2. What’s the difference between a Head of Growth and a growth product manager?
A growth product manager (GPM) usually focuses on one area, such as onboarding or activation, and works on execution. A Head of Growth sets the overall growth strategy, builds and leads multiple teams, and shapes the growth model. In small startups, one person may wear both hats. In larger companies, the Head of Growth may manage several GPMs and specialists.
3. How do I measure whether my Head of Growth is successful?
Set clear and time-bound targets like:
• Better activation rates (from signup to key action)

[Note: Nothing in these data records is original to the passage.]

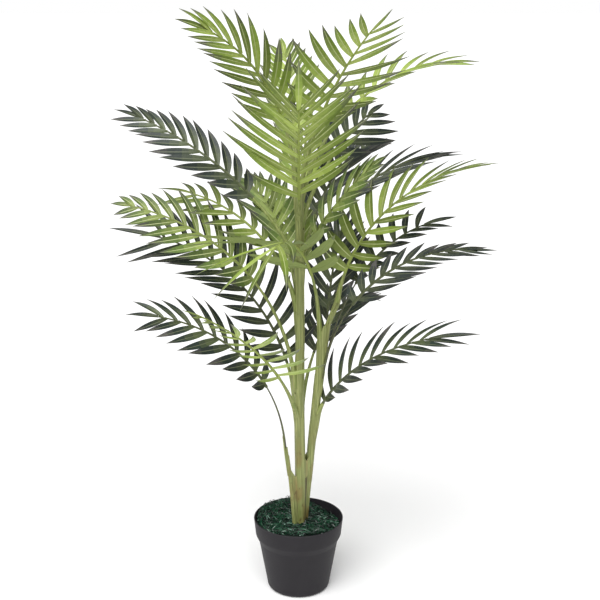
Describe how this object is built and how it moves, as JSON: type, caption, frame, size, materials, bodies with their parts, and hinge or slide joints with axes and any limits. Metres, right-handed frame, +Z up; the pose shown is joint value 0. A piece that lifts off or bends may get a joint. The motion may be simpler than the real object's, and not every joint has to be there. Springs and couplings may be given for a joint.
{
  "type": "potted artificial areca palm",
  "caption": "Artificial palm: leaning plastic stems with arching feathered fronds in light and dark green, standing in a tapered charcoal nursery pot under shredded green grass.",
  "frame": {"origin": "middle of the pot's flat underside", "axes": "+Z up, front of the plant towards -Y, +X to the right seen from the front"},
  "size_m": [0.7039, 0.6845, 1.0801],
  "materials": {
    "pot": "matte charcoal moulded plastic",
    "fill": "rough cast cement",
    "moss": "shredded green plastic grass",
    "stem": "satin moulded plastic with brown tints",
    "stalk": "satin moulded plastic over wire",
    "leaf_light": "coated printed fabric, light green",
    "leaf_olive": "coated printed fabric, olive green",
    "leaf_dark": "coated printed fabric, dark blue-green"
  },
  "bodies": {
    "root": {"pot": "pot", "pot_fill": "fill", "moss": "moss", "trunk": "stem", "stem_middle": "stem", "stem_right": "stem", "stem_right_head": "stem", "shoot_left": "stem", "stalk_top_left": "stalk", "stalk_top_right": "stalk", "stalk_top_back": "stalk", "stalk_high_right": "stalk", "stalk_front": "stalk", "stalk_back_high": "stalk", "stalk_high_back_right": "stalk", "stalk_right_front": "stalk", "stalk_high_left": "stalk", "stalk_right_back": "stalk", "stalk_right_high": "stalk", "stalk_back_middle": "stalk", "stalk_back_upper": "stalk", "stalk_back_lower": "stalk", "stalk_left_front": "stalk", "stalk_centre_front": "stalk", "stalk_right_inner": "stalk", "stalk_left_middle": "stalk", "stalk_right_middle_back": "stalk", "stalk_right_middle": "stalk", "stalk_left_back": "stalk", "stalk_back_low": "stalk", "stalk_left_small": "stalk", "stalk_right_low": "stalk", "stalk_left_low": "stalk", "blade_top_left": "leaf_light", "blade_top_right": "leaf_light", "blade_top_back": "leaf_light", "blade_high_right": "leaf_light", "blade_front": "leaf_light", "blade_back_high": "leaf_light", "blade_high_back_right": "leaf_dark", "blade_right_front": "leaf_olive", "blade_high_left": "leaf_dark", "blade_right_back": "leaf_dark", "blade_right_high": "leaf_light", "blade_back_middle": "leaf_olive", "blade_back_upper": "leaf_dark", "blade_back_lower": "leaf_light", "blade_left_front": "leaf_light", "blade_centre_front": "leaf_light", "blade_right_inner": "leaf_dark", "blade_left_middle": "leaf_light", "blade_right_middle_back": "leaf_dark", "blade_right_middle": "leaf_dark", "blade_left_back": "leaf_dark", "blade_back_low": "leaf_dark", "blade_left_small": "leaf_light", "blade_right_low": "leaf_dark", "blade_left_low": "leaf_dark"}
  },
  "joints": []
}
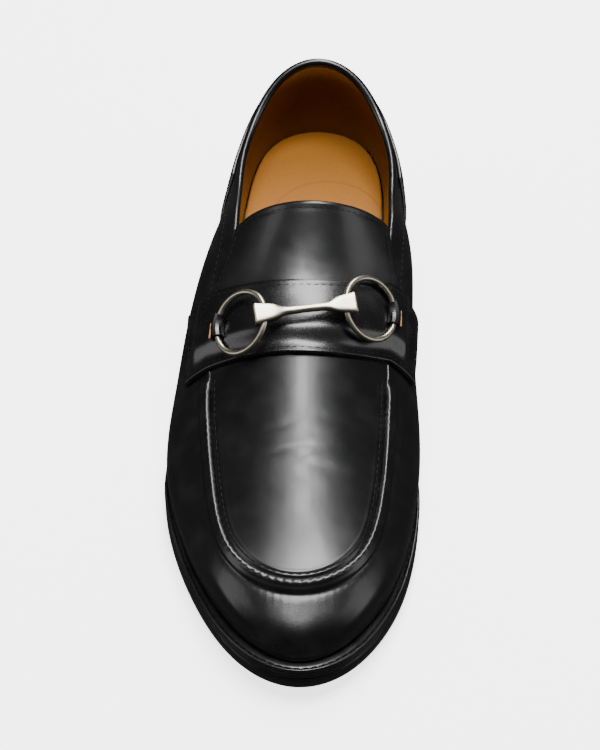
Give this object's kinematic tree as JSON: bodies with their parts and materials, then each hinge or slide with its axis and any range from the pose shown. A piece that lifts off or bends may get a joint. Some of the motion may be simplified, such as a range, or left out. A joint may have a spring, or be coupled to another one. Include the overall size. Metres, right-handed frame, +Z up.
{
  "type": "bit loafer",
  "caption": "Right slip-on shoe with a raised apron seam, a strap over the instep carrying a metal snaffle bit, a welted sole and a low heel.",
  "frame": {"origin": "on the floor, under the middle of the shoe's box", "axes": "+Z up, +Y towards the heel, -Y towards the toe, +X towards the medial side of this right shoe"},
  "size_m": [0.1076, 0.2982, 0.0903],
  "materials": {
    "calf": "polished box calf",
    "lining": "matt vegetable-tanned",
    "sole_edge": "waxed black edge",
    "rubber": "matt",
    "nickel": "satin nickel plate"
  },
  "bodies": {
    "shoe": {"outsole": "sole_edge", "welt": "sole_edge", "heel_block": "sole_edge", "top_lift": "rubber", "insole": "lining", "upper": "calf", "heel_counter": "calf", "tongue": "calf", "strap": "calf", "tab_lateral": "calf", "tab_medial": "calf", "bar": "nickel"},
    "ring_lateral": {"ring_lateral": "nickel"},
    "ring_medial": {"ring_medial": "nickel"}
  },
  "joints": [
    {"name": "ring_lateral_spin", "type": "hinge", "parent": "shoe", "child": "ring_lateral", "pos_m": [-0.02291, -0.00299, 0.06567], "axis": [-0.6291, -0.3039, 0.7155], "continuous": true},
    {"name": "ring_medial_spin", "type": "hinge", "parent": "shoe", "child": "ring_medial", "pos_m": [0.0313, 0.00681, 0.06551], "axis": [0.6311, -0.3032, 0.714], "continuous": true}
  ]
}
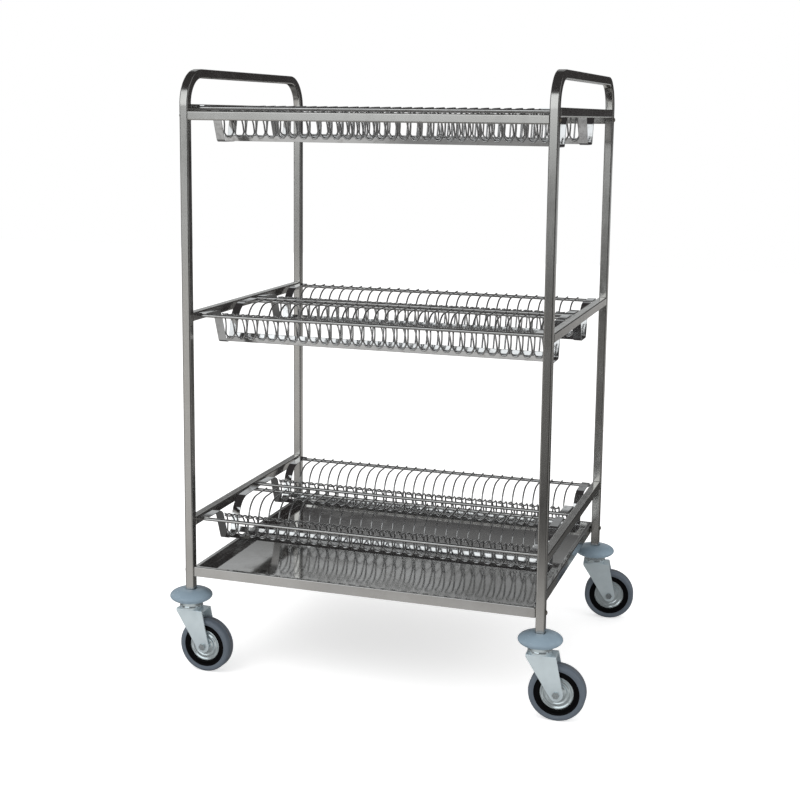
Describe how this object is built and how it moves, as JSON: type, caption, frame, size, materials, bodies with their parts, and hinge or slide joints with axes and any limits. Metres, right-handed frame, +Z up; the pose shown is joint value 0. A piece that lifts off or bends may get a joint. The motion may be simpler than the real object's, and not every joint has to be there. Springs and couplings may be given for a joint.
{
  "type": "dish drying trolley",
  "caption": "Stainless steel dish drying trolley with stacked wire plate racks over a drip tray, bent tube handles at both ends and swivel castors with round bumpers.",
  "frame": {"origin": "on the floor, in the middle between the four posts", "axes": "+Z up; +X to the right along the plate racks, with a handle at each end; +Y to the back"},
  "size_m": [1.0361, 0.758, 1.384],
  "materials": {
    "tube_steel": "satin",
    "wire_steel": "polished",
    "tray_steel": "satin",
    "zinc_steel": "gloss",
    "bolt_steel": "satin",
    "bumper_rubber": "satin",
    "tyre_rubber": "matte",
    "rim_plastic": "matte"
  },
  "bodies": {
    "frame": {"castor_front_left_bumper": "bumper_rubber", "castor_front_left_stem": "zinc_steel", "castor_front_right_bumper": "bumper_rubber", "castor_front_right_stem": "zinc_steel", "castor_rear_left_bumper": "bumper_rubber", "castor_rear_left_stem": "zinc_steel", "castor_rear_right_bumper": "bumper_rubber", "castor_rear_right_stem": "zinc_steel", "drip_tray": "tray_steel", "front_top_rail": "tube_steel", "lower_front_rack_dividers": "wire_steel", "lower_front_rack_rods": "wire_steel", "lower_front_rack_straps": "wire_steel", "lower_rear_rack_dividers": "wire_steel", "lower_rear_rack_rods": "wire_steel", "lower_rear_rack_straps": "wire_steel", "middle_front_rack_dividers": "wire_steel", "middle_front_rack_rods": "wire_steel", "middle_front_rack_straps": "wire_steel", "middle_rear_rack_dividers": "wire_steel", "middle_rear_rack_rods": "wire_steel", "middle_rear_rack_straps": "wire_steel", "rail_bolts": "bolt_steel", "rail_inserts": "bolt_steel", "rear_top_rail": "tube_steel", "side_frame_left": "tube_steel", "side_frame_right": "tube_steel", "side_rails_left": "tube_steel", "side_rails_right": "tube_steel", "top_front_rack_dividers": "wire_steel", "top_front_rack_rods": "wire_steel", "top_front_rack_straps": "wire_steel", "top_rear_rack_dividers": "wire_steel", "top_rear_rack_rods": "wire_steel", "top_rear_rack_straps": "wire_steel", "tray_bolts": "bolt_steel", "tray_nuts": "bolt_steel"},
    "swivel_front_left": {"castor_front_left_fork": "zinc_steel", "castor_front_left_axle": "zinc_steel"},
    "wheel_front_left": {"castor_front_left_tyre": "tyre_rubber", "castor_front_left_rim": "rim_plastic", "castor_front_left_hub": "zinc_steel"},
    "swivel_front_right": {"castor_front_right_fork": "zinc_steel", "castor_front_right_axle": "zinc_steel"},
    "wheel_front_right": {"castor_front_right_tyre": "tyre_rubber", "castor_front_right_rim": "rim_plastic", "castor_front_right_hub": "zinc_steel"},
    "swivel_rear_left": {"castor_rear_left_fork": "zinc_steel", "castor_rear_left_axle": "zinc_steel"},
    "wheel_rear_left": {"castor_rear_left_tyre": "tyre_rubber", "castor_rear_left_rim": "rim_plastic", "castor_rear_left_hub": "zinc_steel"},
    "swivel_rear_right": {"castor_rear_right_fork": "zinc_steel", "castor_rear_right_axle": "zinc_steel"},
    "wheel_rear_right": {"castor_rear_right_tyre": "tyre_rubber", "castor_rear_right_rim": "rim_plastic", "castor_rear_right_hub": "zinc_steel"}
  },
  "joints": [
    {"name": "front_left_swivel", "type": "hinge", "parent": "frame", "child": "swivel_front_left", "pos_m": [-0.415, -0.33, 0.15], "axis": [0, 0, 1], "continuous": true},
    {"name": "front_left_roll", "type": "hinge", "parent": "swivel_front_left", "child": "wheel_front_left", "pos_m": [-0.37505, -0.33209, 0.0625], "axis": [0.0523, 0.9986, 0], "continuous": true},
    {"name": "front_right_swivel", "type": "hinge", "parent": "frame", "child": "swivel_front_right", "pos_m": [0.415, -0.33, 0.15], "axis": [0, 0, 1], "continuous": true},
    {"name": "front_right_roll", "type": "hinge", "parent": "swivel_front_right", "child": "wheel_front_right", "pos_m": [0.45495, -0.32791, 0.0625], "axis": [-0.0523, 0.9986, 0], "continuous": true},
    {"name": "rear_left_swivel", "type": "hinge", "parent": "frame", "child": "swivel_rear_left", "pos_m": [-0.415, 0.33, 0.15], "axis": [0, 0, 1], "continuous": true},
    {"name": "rear_left_roll", "type": "hinge", "parent": "swivel_rear_left", "child": "wheel_rear_left", "pos_m": [-0.4549, 0.33279, 0.0625], "axis": [-0.0698, -0.9976, 0], "continuous": true},
    {"name": "rear_right_swivel", "type": "hinge", "parent": "frame", "child": "swivel_rear_right", "pos_m": [0.415, 0.33, 0.15], "axis": [0, 0, 1], "continuous": true},
    {"name": "rear_right_roll", "type": "hinge", "parent": "swivel_rear_right", "child": "wheel_rear_right", "pos_m": [0.45461, 0.33557, 0.0625], "axis": [-0.1392, 0.9903, 0], "continuous": true}
  ]
}
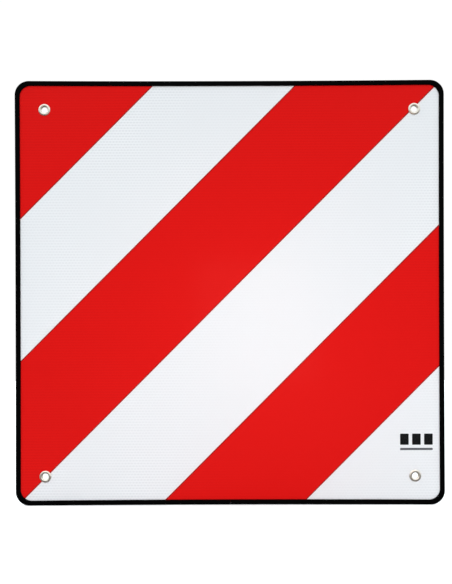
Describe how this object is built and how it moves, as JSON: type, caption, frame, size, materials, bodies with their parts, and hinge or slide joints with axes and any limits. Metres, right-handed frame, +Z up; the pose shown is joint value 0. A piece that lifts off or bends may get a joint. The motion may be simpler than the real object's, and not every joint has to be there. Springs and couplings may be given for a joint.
{
  "type": "rear load warning panel",
  "caption": "Flat square warning panel with diagonal red and white reflective stripes, black edge trim and an eyelet in each corner for hanging or bolting it on.",
  "frame": {"origin": "middle of the pattern of four eyelets, on the back face of the aluminium sheet", "axes": "the striped face looks along -Y; +Y leaves the back, square to the sheet; +X is to the right for someone reading the face; +Z is up"},
  "size_m": [0.4998, 0.0043, 0.4948],
  "materials": {
    "sheet_aluminium": "mill rolled, satin",
    "white_film": "glossy honeycomb reflective film",
    "red_film": "glossy transparent red over honeycomb film",
    "trim_rubber": "extruded, satin",
    "eyelet_nickel": "nickel plated",
    "washer_nickel": "nickel plated, dull",
    "mark_ink": "screen printed ink"
  },
  "bodies": {
    "root": {"backing_plate": "sheet_aluminium", "white_reflective_film": "white_film", "red_film_corner": "red_film", "red_film_centre": "red_film", "red_film_lower": "red_film", "edge_trim": "trim_rubber", "eyelet_top_left": "eyelet_nickel", "eyelet_top_right": "eyelet_nickel", "eyelet_bottom_left": "eyelet_nickel", "eyelet_bottom_right": "eyelet_nickel", "washer_top_left": "washer_nickel", "washer_top_right": "washer_nickel", "washer_bottom_left": "washer_nickel", "washer_bottom_right": "washer_nickel", "printed_mark": "mark_ink"}
  },
  "joints": []
}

• Higher retention (for example, Week 4 or Month 3 active users)
• Increased lifetime value or revenue per user
• A shorter payback period on acquisition spend
• Improved free-to-paid conversion or expansion revenue
Also, check the speed and quality of experiments, the robustness of your growth tools, and the improvement in cross-team alignment on growth.
Put Growth Leadership at the Center of Your Startup’s Future
Your product deserves to win, and growth must not be left to chance or fragmentary efforts. A strong Head of Growth brings focus, experimental rigor, and cross-functional coordination to your startup.
As a founder, your job is to:
• Decide that growth is a top priority
• Hire or develop the right leader to own it
• Empower them with data, resources, and authority
• Hold them accountable to meaningful, long-term goals
If you have early traction, clear signs of product–market fit, and a will to scale responsibly, now is the time to act.
Begin by mapping your growth model, defining your North Star, and clarifying your needs from a Head of Growth. Then decide to develop someone from within or to search for the right leader.
Your product’s success depends not just on the product itself, but on making it easy for the right users to discover, experience, and keep returning to it. With a capable Head of Growth, you give your company the best chance to reach the next level—and the ones after that.